> [Aim]:
Please write out the material that follows, exactly as it stands.

> [Dataset content]:
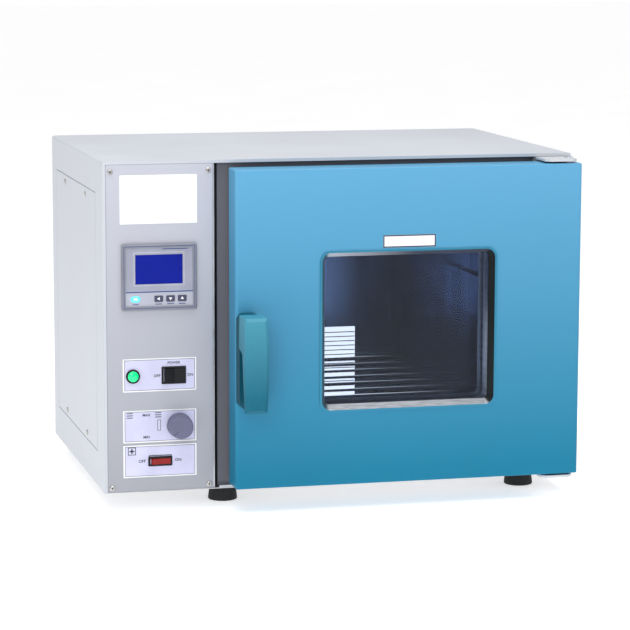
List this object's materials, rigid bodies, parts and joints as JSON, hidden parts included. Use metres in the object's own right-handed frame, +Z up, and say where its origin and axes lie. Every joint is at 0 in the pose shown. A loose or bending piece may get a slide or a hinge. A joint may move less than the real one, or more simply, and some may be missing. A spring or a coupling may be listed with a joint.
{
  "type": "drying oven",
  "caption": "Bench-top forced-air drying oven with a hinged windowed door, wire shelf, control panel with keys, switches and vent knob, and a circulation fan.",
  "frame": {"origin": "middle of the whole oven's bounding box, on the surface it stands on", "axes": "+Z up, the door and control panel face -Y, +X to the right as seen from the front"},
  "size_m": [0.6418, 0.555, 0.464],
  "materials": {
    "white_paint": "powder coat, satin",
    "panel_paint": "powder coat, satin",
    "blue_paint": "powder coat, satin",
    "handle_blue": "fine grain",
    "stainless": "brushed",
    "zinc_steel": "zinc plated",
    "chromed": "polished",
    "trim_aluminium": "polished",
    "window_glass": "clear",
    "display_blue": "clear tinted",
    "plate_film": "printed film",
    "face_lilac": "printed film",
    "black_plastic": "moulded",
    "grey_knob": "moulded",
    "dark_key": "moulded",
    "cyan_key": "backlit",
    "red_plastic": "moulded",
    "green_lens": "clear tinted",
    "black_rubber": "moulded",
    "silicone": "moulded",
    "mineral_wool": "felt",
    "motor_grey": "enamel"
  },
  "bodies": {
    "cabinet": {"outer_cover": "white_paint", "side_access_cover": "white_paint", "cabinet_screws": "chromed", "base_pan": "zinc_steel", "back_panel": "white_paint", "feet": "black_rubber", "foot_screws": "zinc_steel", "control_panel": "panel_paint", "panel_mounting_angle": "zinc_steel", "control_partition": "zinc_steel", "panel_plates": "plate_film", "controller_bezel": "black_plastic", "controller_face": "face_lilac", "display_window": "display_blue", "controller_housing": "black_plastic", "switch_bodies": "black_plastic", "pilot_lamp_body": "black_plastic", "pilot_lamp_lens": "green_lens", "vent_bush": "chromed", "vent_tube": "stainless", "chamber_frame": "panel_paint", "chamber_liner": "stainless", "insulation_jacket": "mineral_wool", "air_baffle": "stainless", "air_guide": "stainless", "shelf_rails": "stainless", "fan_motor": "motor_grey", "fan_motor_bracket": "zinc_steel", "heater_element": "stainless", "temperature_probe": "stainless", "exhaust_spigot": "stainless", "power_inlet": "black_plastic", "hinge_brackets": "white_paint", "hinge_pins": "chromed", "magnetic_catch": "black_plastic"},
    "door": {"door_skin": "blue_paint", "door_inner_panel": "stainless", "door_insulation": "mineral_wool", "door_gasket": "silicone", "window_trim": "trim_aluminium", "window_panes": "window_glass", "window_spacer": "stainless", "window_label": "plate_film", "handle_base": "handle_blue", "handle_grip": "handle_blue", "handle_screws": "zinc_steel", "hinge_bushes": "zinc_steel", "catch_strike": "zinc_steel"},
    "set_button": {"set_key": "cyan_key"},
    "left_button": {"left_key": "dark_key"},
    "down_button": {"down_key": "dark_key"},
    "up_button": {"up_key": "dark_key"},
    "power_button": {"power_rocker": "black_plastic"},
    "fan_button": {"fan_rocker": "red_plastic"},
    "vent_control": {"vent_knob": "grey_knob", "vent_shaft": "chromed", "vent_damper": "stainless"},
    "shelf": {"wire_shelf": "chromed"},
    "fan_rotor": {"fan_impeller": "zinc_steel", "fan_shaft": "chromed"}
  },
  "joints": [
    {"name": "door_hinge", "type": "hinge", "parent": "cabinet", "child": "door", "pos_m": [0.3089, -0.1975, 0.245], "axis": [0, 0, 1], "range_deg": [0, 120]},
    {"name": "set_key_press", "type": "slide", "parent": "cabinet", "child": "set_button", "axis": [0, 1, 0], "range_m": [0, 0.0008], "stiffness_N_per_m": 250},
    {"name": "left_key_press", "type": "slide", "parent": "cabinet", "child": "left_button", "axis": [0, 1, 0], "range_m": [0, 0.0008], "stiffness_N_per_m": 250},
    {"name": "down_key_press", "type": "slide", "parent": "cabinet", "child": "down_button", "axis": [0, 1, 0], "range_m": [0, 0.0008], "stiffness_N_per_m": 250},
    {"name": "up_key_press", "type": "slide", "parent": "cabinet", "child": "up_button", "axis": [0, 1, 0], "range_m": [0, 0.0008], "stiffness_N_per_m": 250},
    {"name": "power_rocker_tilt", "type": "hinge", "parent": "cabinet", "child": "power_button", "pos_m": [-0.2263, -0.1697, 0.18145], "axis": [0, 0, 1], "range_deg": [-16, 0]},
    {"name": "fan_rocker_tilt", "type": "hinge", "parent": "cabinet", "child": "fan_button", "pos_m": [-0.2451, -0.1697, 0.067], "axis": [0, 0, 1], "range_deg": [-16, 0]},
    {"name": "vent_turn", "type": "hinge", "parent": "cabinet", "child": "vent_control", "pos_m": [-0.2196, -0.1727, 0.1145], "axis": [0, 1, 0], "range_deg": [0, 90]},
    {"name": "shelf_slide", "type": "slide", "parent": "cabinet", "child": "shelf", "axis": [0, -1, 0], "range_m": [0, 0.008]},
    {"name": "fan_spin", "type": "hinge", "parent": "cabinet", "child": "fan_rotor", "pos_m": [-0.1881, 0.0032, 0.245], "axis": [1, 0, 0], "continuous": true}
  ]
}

> [Exercise solution]:
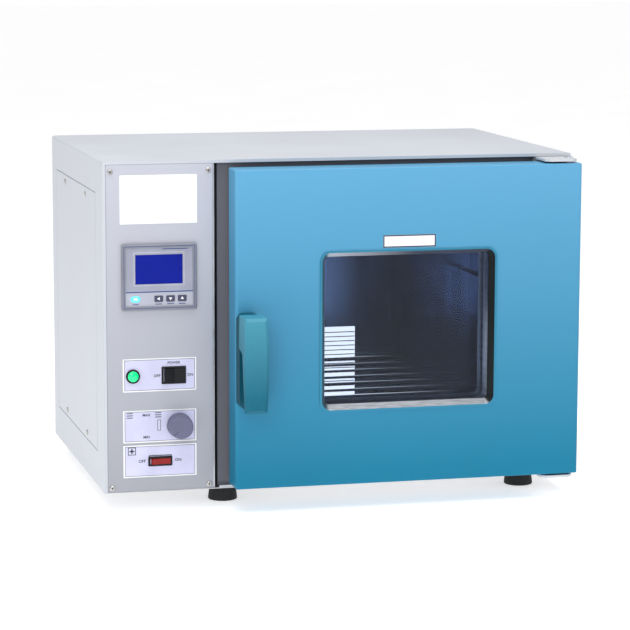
List this object's materials, rigid bodies, parts and joints as JSON, hidden parts included. Use metres in the object's own right-handed frame, +Z up, and say where its origin and axes lie. Every joint is at 0 in the pose shown. A loose or bending piece may get a slide or a hinge. A joint may move less than the real one, or more simply, and some may be missing. A spring or a coupling may be listed with a joint.
{
  "type": "drying oven",
  "caption": "Bench-top forced-air drying oven with a hinged windowed door, wire shelf, control panel with keys, switches and vent knob, and a circulation fan.",
  "frame": {"origin": "middle of the whole oven's bounding box, on the surface it stands on", "axes": "+Z up, the door and control panel face -Y, +X to the right as seen from the front"},
  "size_m": [0.6418, 0.555, 0.464],
  "materials": {
    "white_paint": "powder coat, satin",
    "panel_paint": "powder coat, satin",
    "blue_paint": "powder coat, satin",
    "handle_blue": "fine grain",
    "stainless": "brushed",
    "zinc_steel": "zinc plated",
    "chromed": "polished",
    "trim_aluminium": "polished",
    "window_glass": "clear",
    "display_blue": "clear tinted",
    "plate_film": "printed film",
    "face_lilac": "printed film",
    "black_plastic": "moulded",
    "grey_knob": "moulded",
    "dark_key": "moulded",
    "cyan_key": "backlit",
    "red_plastic": "moulded",
    "green_lens": "clear tinted",
    "black_rubber": "moulded",
    "silicone": "moulded",
    "mineral_wool": "felt",
    "motor_grey": "enamel"
  },
  "bodies": {
    "cabinet": {"outer_cover": "white_paint", "side_access_cover": "white_paint", "cabinet_screws": "chromed", "base_pan": "zinc_steel", "back_panel": "white_paint", "feet": "black_rubber", "foot_screws": "zinc_steel", "control_panel": "panel_paint", "panel_mounting_angle": "zinc_steel", "control_partition": "zinc_steel", "panel_plates": "plate_film", "controller_bezel": "black_plastic", "controller_face": "face_lilac", "display_window": "display_blue", "controller_housing": "black_plastic", "switch_bodies": "black_plastic", "pilot_lamp_body": "black_plastic", "pilot_lamp_lens": "green_lens", "vent_bush": "chromed", "vent_tube": "stainless", "chamber_frame": "panel_paint", "chamber_liner": "stainless", "insulation_jacket": "mineral_wool", "air_baffle": "stainless", "air_guide": "stainless", "shelf_rails": "stainless", "fan_motor": "motor_grey", "fan_motor_bracket": "zinc_steel", "heater_element": "stainless", "temperature_probe": "stainless", "exhaust_spigot": "stainless", "power_inlet": "black_plastic", "hinge_brackets": "white_paint", "hinge_pins": "chromed", "magnetic_catch": "black_plastic"},
    "door": {"door_skin": "blue_paint", "door_inner_panel": "stainless", "door_insulation": "mineral_wool", "door_gasket": "silicone", "window_trim": "trim_aluminium", "window_panes": "window_glass", "window_spacer": "stainless", "window_label": "plate_film", "handle_base": "handle_blue", "handle_grip": "handle_blue", "handle_screws": "zinc_steel", "hinge_bushes": "zinc_steel", "catch_strike": "zinc_steel"},
    "set_button": {"set_key": "cyan_key"},
    "left_button": {"left_key": "dark_key"},
    "down_button": {"down_key": "dark_key"},
    "up_button": {"up_key": "dark_key"},
    "power_button": {"power_rocker": "black_plastic"},
    "fan_button": {"fan_rocker": "red_plastic"},
    "vent_control": {"vent_knob": "grey_knob", "vent_shaft": "chromed", "vent_damper": "stainless"},
    "shelf": {"wire_shelf": "chromed"},
    "fan_rotor": {"fan_impeller": "zinc_steel", "fan_shaft": "chromed"}
  },
  "joints": [
    {"name": "door_hinge", "type": "hinge", "parent": "cabinet", "child": "door", "pos_m": [0.3089, -0.1975, 0.245], "axis": [0, 0, 1], "range_deg": [0, 120]},
    {"name": "set_key_press", "type": "slide", "parent": "cabinet", "child": "set_button", "axis": [0, 1, 0], "range_m": [0, 0.0008], "stiffness_N_per_m": 250},
    {"name": "left_key_press", "type": "slide", "parent": "cabinet", "child": "left_button", "axis": [0, 1, 0], "range_m": [0, 0.0008], "stiffness_N_per_m": 250},
    {"name": "down_key_press", "type": "slide", "parent": "cabinet", "child": "down_button", "axis": [0, 1, 0], "range_m": [0, 0.0008], "stiffness_N_per_m": 250},
    {"name": "up_key_press", "type": "slide", "parent": "cabinet", "child": "up_button", "axis": [0, 1, 0], "range_m": [0, 0.0008], "stiffness_N_per_m": 250},
    {"name": "power_rocker_tilt", "type": "hinge", "parent": "cabinet", "child": "power_button", "pos_m": [-0.2263, -0.1697, 0.18145], "axis": [0, 0, 1], "range_deg": [-16, 0]},
    {"name": "fan_rocker_tilt", "type": "hinge", "parent": "cabinet", "child": "fan_button", "pos_m": [-0.2451, -0.1697, 0.067], "axis": [0, 0, 1], "range_deg": [-16, 0]},
    {"name": "vent_turn", "type": "hinge", "parent": "cabinet", "child": "vent_control", "pos_m": [-0.2196, -0.1727, 0.1145], "axis": [0, 1, 0], "range_deg": [0, 90]},
    {"name": "shelf_slide", "type": "slide", "parent": "cabinet", "child": "shelf", "axis": [0, -1, 0], "range_m": [0, 0.008]},
    {"name": "fan_spin", "type": "hinge", "parent": "cabinet", "child": "fan_rotor", "pos_m": [-0.1881, 0.0032, 0.245], "axis": [1, 0, 0], "continuous": true}
  ]
}